Take the lines from the one bearing "for tepal in" to the one bearing "if empty is", inclusive, and reproduce them exactly; include no other line.

Data for this exercise:
- - - - - - -

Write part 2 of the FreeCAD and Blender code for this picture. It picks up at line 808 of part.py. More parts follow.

- - - - - - -

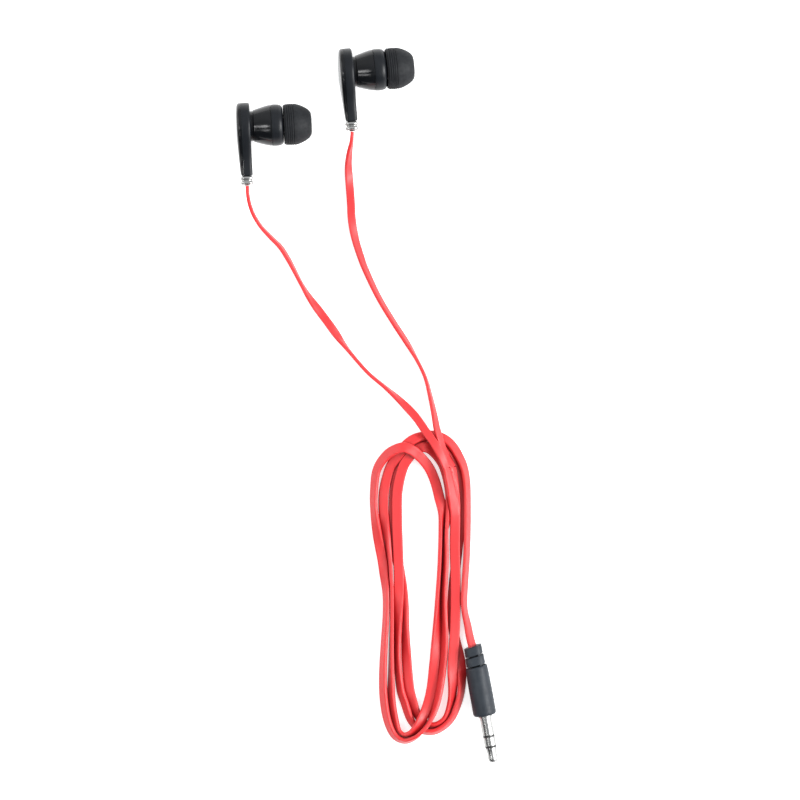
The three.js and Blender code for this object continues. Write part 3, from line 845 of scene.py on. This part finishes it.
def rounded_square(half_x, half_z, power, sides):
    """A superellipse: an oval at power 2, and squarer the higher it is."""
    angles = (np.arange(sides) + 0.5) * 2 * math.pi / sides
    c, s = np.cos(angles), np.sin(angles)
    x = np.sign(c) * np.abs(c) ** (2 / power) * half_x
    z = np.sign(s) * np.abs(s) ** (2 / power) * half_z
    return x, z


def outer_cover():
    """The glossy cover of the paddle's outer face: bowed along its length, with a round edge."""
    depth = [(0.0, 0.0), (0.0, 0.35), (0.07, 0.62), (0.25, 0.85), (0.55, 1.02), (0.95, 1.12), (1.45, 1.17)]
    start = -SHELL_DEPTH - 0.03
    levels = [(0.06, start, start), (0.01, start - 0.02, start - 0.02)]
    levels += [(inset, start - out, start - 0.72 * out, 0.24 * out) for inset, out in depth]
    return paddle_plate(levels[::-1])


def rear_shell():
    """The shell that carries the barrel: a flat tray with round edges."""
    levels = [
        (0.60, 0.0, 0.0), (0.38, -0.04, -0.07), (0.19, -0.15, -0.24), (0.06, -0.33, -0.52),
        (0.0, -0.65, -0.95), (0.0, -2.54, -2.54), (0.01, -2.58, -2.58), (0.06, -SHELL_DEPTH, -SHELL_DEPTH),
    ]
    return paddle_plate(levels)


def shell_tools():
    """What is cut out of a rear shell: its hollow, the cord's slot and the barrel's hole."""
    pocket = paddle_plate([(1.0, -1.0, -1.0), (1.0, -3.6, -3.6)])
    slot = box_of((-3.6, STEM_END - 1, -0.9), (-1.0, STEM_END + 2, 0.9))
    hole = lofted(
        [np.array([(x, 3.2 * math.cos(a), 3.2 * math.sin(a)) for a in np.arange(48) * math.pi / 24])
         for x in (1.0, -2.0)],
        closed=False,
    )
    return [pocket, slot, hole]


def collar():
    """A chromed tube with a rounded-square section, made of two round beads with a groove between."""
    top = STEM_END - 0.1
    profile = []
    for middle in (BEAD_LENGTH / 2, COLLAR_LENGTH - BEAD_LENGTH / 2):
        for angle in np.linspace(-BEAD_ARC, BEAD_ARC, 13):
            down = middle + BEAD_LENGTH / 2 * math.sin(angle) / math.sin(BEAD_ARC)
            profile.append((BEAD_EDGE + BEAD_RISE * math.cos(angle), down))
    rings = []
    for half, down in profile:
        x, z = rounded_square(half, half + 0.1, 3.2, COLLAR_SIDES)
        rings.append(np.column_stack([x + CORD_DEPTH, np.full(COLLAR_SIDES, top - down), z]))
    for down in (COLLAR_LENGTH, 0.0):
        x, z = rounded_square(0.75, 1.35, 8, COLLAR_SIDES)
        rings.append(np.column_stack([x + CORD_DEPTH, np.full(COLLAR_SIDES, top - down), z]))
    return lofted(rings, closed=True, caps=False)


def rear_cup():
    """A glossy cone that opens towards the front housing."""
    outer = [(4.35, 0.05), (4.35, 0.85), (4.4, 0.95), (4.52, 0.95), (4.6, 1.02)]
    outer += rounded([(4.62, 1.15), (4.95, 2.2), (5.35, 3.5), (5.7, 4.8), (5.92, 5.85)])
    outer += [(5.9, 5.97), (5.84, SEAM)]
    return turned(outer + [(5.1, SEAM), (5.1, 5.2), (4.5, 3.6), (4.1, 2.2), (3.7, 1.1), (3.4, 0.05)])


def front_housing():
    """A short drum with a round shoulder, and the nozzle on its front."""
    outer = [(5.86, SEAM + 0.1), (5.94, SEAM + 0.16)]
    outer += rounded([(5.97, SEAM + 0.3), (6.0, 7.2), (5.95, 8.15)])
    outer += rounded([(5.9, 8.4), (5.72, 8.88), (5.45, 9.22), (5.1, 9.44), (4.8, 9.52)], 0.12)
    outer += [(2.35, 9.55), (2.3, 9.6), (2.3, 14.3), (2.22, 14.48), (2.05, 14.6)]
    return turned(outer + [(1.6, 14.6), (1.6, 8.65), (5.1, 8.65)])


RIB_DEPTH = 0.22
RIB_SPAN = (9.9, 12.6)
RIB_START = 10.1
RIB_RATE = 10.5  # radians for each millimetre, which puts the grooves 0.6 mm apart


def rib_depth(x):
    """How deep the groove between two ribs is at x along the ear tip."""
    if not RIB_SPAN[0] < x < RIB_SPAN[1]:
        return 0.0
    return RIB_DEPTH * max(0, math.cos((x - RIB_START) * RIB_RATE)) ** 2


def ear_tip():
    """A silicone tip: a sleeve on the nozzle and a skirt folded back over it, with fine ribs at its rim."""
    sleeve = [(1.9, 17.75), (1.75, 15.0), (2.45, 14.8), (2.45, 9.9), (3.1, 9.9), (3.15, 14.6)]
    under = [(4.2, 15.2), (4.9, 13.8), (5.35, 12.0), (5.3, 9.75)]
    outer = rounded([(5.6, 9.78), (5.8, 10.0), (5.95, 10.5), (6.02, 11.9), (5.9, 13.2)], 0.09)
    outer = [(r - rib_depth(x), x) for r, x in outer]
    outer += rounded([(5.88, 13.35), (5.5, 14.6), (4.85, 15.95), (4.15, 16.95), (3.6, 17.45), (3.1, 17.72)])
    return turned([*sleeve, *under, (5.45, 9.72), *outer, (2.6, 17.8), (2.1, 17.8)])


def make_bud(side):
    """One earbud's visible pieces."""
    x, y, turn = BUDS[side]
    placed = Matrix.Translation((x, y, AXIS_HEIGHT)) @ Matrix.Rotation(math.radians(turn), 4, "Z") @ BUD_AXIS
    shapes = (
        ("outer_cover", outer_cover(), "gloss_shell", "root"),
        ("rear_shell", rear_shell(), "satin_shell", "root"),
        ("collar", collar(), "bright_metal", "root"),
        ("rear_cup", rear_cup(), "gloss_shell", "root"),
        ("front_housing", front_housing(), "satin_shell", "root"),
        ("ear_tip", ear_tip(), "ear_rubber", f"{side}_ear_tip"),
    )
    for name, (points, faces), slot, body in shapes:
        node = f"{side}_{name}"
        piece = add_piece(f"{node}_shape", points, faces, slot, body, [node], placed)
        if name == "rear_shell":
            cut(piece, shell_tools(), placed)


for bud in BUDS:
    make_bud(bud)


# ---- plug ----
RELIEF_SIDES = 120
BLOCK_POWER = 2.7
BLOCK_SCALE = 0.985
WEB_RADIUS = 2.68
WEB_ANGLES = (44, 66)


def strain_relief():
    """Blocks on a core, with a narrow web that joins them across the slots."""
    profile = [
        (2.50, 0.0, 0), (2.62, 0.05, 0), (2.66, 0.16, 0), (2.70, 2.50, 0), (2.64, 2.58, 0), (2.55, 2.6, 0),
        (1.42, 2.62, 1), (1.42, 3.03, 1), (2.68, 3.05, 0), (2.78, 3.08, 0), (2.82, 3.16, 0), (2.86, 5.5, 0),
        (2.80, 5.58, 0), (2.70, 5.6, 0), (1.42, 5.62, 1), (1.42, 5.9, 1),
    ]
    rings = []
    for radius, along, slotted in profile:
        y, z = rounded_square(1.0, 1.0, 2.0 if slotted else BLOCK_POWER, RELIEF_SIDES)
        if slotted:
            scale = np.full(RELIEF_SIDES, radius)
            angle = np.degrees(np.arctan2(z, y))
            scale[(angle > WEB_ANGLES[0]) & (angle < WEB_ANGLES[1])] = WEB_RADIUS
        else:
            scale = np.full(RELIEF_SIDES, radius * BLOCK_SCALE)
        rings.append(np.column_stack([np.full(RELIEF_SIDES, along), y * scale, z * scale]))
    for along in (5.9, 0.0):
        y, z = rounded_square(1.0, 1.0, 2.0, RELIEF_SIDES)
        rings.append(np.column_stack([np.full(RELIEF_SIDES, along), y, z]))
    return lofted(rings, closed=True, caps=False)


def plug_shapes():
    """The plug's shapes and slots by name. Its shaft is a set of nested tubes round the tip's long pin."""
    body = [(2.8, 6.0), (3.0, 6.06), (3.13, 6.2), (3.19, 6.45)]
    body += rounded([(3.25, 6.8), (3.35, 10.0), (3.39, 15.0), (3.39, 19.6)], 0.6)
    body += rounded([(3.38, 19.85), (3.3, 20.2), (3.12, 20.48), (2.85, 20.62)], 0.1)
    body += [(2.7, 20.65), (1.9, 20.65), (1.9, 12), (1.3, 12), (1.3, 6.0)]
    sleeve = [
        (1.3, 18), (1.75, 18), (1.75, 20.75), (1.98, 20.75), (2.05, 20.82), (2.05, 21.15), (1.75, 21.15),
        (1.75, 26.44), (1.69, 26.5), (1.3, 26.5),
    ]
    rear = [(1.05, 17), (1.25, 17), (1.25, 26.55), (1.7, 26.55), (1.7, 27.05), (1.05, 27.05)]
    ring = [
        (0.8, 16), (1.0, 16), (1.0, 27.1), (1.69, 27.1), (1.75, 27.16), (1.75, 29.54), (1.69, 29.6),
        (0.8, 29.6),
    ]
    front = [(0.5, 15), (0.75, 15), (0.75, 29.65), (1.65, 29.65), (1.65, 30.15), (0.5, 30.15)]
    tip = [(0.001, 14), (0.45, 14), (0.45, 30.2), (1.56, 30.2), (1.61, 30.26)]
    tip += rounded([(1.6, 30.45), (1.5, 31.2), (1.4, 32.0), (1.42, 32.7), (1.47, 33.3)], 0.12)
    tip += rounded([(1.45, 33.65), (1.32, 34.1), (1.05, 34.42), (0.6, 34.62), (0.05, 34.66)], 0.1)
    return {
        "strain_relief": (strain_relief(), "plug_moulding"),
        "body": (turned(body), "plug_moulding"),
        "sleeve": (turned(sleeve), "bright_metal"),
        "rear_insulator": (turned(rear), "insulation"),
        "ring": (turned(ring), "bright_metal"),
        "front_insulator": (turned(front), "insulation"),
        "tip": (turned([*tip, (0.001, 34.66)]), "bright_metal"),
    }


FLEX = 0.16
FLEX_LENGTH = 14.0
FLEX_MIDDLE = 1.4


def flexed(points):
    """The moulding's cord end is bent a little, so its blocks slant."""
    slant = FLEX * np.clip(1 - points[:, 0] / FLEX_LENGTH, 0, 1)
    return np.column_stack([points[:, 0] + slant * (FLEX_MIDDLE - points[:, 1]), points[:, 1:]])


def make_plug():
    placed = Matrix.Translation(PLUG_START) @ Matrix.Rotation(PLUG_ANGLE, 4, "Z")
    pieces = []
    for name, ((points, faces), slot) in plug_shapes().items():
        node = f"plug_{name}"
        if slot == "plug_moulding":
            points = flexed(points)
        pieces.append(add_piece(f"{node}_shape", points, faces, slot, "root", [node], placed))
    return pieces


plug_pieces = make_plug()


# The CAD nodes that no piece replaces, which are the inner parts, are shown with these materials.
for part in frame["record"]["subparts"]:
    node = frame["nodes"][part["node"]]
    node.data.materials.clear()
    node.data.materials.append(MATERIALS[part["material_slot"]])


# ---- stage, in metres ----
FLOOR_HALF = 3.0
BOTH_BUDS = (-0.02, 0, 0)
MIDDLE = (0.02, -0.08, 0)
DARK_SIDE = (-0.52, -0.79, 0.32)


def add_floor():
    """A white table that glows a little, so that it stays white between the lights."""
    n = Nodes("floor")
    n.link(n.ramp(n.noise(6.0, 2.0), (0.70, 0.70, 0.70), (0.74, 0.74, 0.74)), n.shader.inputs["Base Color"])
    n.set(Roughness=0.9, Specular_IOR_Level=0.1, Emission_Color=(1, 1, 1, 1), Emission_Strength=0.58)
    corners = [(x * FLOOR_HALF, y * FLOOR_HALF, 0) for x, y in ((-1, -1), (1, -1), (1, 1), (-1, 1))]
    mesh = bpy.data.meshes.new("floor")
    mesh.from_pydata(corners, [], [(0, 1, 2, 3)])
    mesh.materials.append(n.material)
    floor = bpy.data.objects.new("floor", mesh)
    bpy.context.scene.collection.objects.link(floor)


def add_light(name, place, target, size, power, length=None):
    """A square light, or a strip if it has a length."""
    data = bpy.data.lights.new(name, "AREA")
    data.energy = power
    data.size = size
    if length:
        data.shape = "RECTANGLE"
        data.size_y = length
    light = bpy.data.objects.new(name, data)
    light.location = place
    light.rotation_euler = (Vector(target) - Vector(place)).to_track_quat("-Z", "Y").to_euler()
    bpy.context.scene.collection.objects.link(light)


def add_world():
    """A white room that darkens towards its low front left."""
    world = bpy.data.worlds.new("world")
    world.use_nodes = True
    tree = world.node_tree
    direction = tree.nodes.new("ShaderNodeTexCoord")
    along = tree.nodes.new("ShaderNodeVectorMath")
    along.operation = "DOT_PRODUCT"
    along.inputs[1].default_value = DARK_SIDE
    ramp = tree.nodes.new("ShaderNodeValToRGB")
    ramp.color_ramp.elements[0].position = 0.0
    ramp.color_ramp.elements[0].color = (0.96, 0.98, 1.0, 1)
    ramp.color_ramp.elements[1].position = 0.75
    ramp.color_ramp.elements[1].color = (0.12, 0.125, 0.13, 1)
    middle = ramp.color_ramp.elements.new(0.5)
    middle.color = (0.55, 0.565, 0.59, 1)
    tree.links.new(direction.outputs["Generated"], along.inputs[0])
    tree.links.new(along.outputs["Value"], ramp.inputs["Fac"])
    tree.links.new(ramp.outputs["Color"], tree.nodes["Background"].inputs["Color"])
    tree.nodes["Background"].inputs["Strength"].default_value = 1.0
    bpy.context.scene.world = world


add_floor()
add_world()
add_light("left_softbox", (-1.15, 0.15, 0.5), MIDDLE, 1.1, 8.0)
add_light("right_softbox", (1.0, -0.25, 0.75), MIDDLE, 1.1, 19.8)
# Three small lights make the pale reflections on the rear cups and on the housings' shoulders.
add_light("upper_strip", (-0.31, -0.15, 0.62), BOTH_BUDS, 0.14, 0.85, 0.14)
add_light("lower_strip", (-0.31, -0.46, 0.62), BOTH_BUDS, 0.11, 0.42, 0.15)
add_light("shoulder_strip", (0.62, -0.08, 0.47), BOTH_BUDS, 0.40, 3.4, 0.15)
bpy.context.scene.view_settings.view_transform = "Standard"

- - - - - - -

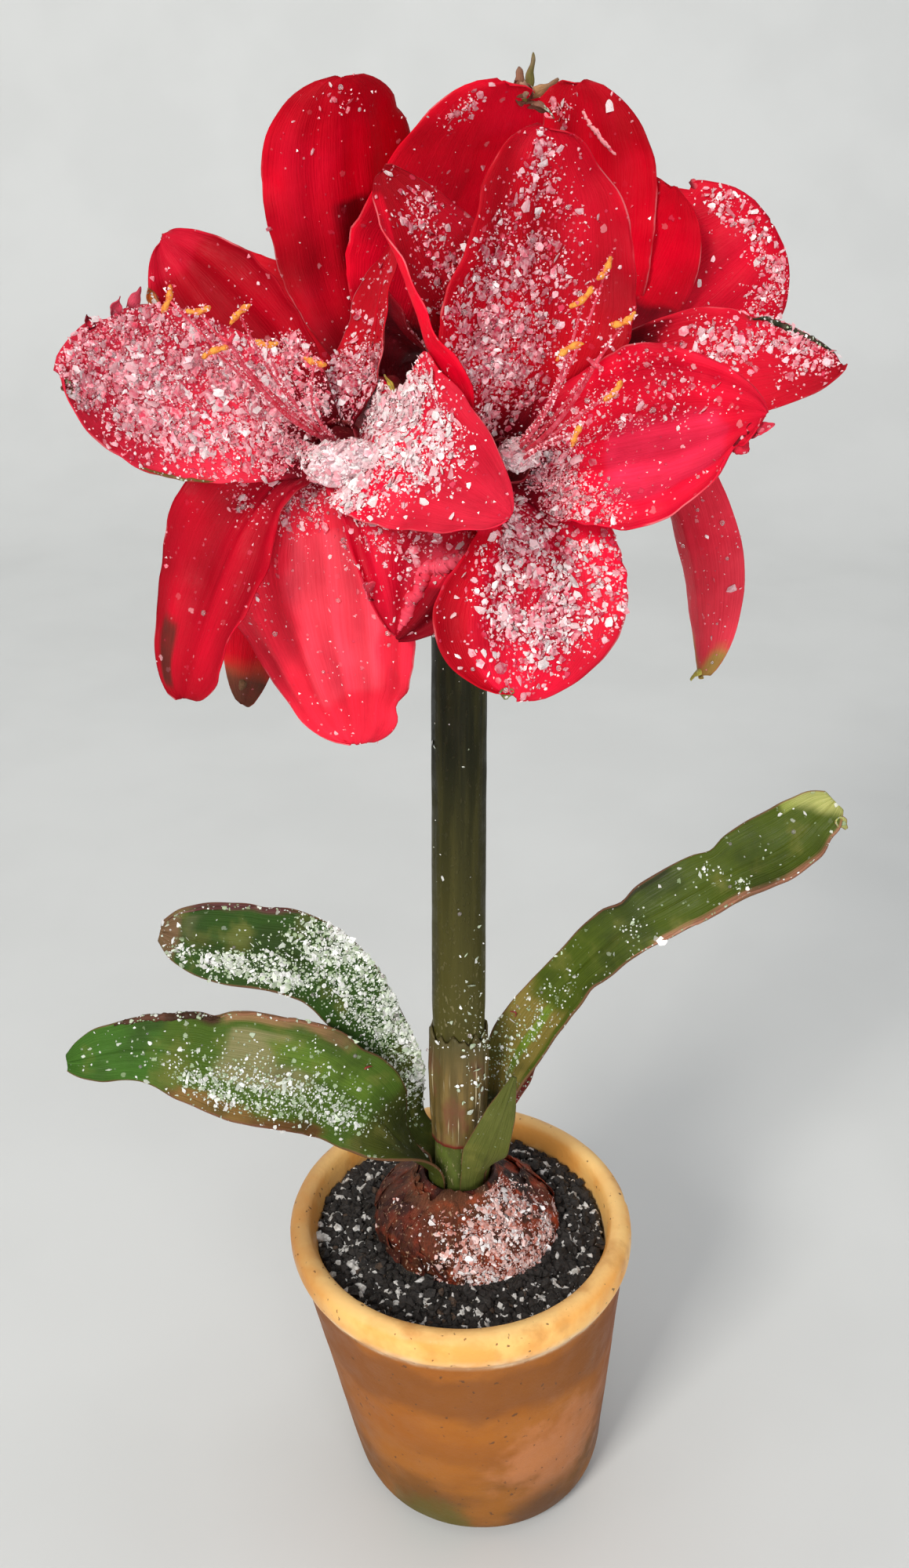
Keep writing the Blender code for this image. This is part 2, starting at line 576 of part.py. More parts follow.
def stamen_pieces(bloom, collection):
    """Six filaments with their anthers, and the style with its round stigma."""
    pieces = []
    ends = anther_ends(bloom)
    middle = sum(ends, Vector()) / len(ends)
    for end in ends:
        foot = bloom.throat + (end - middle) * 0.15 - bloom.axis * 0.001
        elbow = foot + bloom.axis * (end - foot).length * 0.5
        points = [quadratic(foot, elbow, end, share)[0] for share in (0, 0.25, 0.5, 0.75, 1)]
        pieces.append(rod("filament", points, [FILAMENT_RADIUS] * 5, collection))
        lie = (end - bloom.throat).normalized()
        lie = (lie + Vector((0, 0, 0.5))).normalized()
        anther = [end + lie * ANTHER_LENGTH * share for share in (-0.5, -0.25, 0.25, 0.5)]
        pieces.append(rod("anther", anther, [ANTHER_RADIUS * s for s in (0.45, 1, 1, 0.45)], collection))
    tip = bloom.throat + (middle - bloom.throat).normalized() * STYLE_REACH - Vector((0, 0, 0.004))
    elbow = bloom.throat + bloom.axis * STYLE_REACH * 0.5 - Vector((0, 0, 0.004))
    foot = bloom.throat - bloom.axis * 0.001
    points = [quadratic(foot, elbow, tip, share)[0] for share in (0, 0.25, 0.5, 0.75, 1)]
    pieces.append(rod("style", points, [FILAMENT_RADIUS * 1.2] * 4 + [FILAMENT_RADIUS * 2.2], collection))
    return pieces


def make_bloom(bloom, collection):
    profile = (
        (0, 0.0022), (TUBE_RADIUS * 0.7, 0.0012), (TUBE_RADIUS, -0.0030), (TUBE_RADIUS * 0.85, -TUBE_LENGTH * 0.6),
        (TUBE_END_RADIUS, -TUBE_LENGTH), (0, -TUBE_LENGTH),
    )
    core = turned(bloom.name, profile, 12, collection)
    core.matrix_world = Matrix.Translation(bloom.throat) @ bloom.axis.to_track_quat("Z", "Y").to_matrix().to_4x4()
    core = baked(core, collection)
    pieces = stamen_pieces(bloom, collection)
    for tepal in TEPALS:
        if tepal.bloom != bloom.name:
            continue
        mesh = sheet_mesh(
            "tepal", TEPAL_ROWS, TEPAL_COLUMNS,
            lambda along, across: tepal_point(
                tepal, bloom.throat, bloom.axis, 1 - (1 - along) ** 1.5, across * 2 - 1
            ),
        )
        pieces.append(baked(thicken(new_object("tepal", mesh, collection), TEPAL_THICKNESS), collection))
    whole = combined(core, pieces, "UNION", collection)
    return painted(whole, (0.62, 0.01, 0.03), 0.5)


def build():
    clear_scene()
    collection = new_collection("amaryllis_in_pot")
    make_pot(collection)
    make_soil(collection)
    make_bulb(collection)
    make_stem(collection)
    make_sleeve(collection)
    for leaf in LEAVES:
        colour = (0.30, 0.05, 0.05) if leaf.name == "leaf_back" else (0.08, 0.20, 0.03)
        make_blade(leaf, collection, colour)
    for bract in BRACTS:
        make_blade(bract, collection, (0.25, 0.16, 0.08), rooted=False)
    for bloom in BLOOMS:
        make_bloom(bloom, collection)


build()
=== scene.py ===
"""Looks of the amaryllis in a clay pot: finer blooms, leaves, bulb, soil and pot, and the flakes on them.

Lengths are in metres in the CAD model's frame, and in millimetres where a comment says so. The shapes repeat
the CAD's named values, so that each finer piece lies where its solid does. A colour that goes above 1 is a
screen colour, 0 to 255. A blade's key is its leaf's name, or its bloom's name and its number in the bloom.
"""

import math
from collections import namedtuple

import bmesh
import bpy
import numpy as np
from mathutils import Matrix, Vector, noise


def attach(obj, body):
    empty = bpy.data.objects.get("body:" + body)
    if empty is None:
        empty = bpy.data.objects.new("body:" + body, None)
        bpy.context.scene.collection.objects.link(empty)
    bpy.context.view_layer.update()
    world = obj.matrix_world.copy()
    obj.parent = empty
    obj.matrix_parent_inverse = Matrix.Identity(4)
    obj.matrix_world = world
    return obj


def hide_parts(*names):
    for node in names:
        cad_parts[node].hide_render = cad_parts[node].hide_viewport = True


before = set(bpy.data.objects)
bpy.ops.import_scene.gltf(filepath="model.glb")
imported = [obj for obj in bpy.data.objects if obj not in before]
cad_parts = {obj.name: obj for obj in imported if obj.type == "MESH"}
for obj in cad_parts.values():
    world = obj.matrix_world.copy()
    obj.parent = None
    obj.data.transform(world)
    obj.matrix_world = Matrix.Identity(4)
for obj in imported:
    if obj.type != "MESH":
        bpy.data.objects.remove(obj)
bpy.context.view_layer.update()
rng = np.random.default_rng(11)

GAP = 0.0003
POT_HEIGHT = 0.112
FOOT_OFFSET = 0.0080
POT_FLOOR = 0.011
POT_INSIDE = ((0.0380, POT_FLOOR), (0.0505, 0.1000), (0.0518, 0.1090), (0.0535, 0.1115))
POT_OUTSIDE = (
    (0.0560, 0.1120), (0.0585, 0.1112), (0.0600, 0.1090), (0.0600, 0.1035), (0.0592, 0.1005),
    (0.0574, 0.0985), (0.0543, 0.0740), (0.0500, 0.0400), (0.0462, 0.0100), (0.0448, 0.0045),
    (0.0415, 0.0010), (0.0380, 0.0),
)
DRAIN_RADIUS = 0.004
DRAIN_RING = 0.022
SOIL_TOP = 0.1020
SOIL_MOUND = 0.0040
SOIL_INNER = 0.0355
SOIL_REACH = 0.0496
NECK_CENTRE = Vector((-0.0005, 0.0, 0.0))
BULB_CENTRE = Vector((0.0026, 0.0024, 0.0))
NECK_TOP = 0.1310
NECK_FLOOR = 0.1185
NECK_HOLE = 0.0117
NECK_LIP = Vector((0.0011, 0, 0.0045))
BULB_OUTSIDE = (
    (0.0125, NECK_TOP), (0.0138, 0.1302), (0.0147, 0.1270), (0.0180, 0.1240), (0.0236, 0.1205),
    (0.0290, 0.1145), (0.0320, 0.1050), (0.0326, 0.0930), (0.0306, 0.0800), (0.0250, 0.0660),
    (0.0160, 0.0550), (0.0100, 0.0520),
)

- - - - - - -

Result of this exercise:
    for tepal in TEPALS:
        if tepal.bloom != bloom.name:
            continue
        mesh = sheet_mesh(
            "tepal", TEPAL_ROWS, TEPAL_COLUMNS,
            lambda along, across: tepal_point(
                tepal, bloom.throat, bloom.axis, 1 - (1 - along) ** 1.5, across * 2 - 1
            ),
        )
        pieces.append(baked(thicken(new_object("tepal", mesh, collection), TEPAL_THICKNESS), collection))
    whole = combined(core, pieces, "UNION", collection)
    return painted(whole, (0.62, 0.01, 0.03), 0.5)


def build():
    clear_scene()
    collection = new_collection("amaryllis_in_pot")
    make_pot(collection)
    make_soil(collection)
    make_bulb(collection)
    make_stem(collection)
    make_sleeve(collection)
    for leaf in LEAVES:
        colour = (0.30, 0.05, 0.05) if leaf.name == "leaf_back" else (0.08, 0.20, 0.03)
        make_blade(leaf, collection, colour)
    for bract in BRACTS:
        make_blade(bract, collection, (0.25, 0.16, 0.08), rooted=False)
    for bloom in BLOOMS:
        make_bloom(bloom, collection)


build()
=== scene.py ===
"""Looks of the amaryllis in a clay pot: finer blooms, leaves, bulb, soil and pot, and the flakes on them.

Lengths are in metres in the CAD model's frame, and in millimetres where a comment says so. The shapes repeat
the CAD's named values, so that each finer piece lies where its solid does. A colour that goes above 1 is a
screen colour, 0 to 255. A blade's key is its leaf's name, or its bloom's name and its number in the bloom.
"""

import math
from collections import namedtuple

import bmesh
import bpy
import numpy as np
from mathutils import Matrix, Vector, noise


def attach(obj, body):
    empty = bpy.data.objects.get("body:" + body)
    if empty is None:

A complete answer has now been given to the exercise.